Mais cette disposition à l’insouciance, ce besoin de s’étourdir même dans des distractions peu dignes de son grand esprit, étaient loin d’être l’état habituel et le fond de l’ame de Cicéron. Les voluptés romaines pouvaient traverser un instant cette ame ouverte à tout, inquiète, curieuse, et occuper quelque coin obscur de cette vaste intelligence : elles ne l’avaient jamais ni remplie ni satisfaite. Au milieu de ces débauches d’honnêtes gens, on voit la tristesse qui monte au front et une larme qui vient à ses yeux. « Hélas ! dit-il en finissant, n’ai-je pas assez pleuré sur la patrie, pleuré plus amèrement et plus long-temps que jamais aucune mère sur son fils unique ? »

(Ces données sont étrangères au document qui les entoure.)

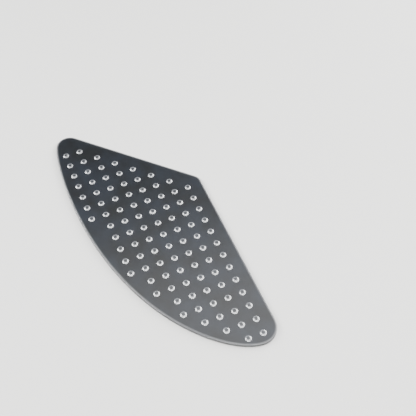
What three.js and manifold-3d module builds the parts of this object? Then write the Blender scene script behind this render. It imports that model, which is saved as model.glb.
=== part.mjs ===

Jamais Cicéron n’avait été plus malheureux. Il traversait une de ces phases douloureuses où tout est remis en question, convictions, croyances, intérêts, et la vie entière. Qui de nous, après soixante ans de révolutions et de ruines, n’a été atteint des mêmes anxiétés et n’a pas senti la foi à ses plus chères doctrines chanceler au fond de son cœur ? Cicéron passait à travers ces dures angoisses ; il voyait tomber tout ce qu’il avait aimé et respecté jadis. Après avoir sauvé la république des fureurs de Catilina, il se demandait si cette république pour laquelle il avait combattu toute sa vie, violente, tumultueuse, déchirée par les factions, livrée comme une pâture de chaque jour aux excitations de quelques tribuns, valait la sécurité, la paix dont

  1. La belle Clodia, sœur et maîtresse de Clodius, dont la femme de Cicéron était fort jalouse.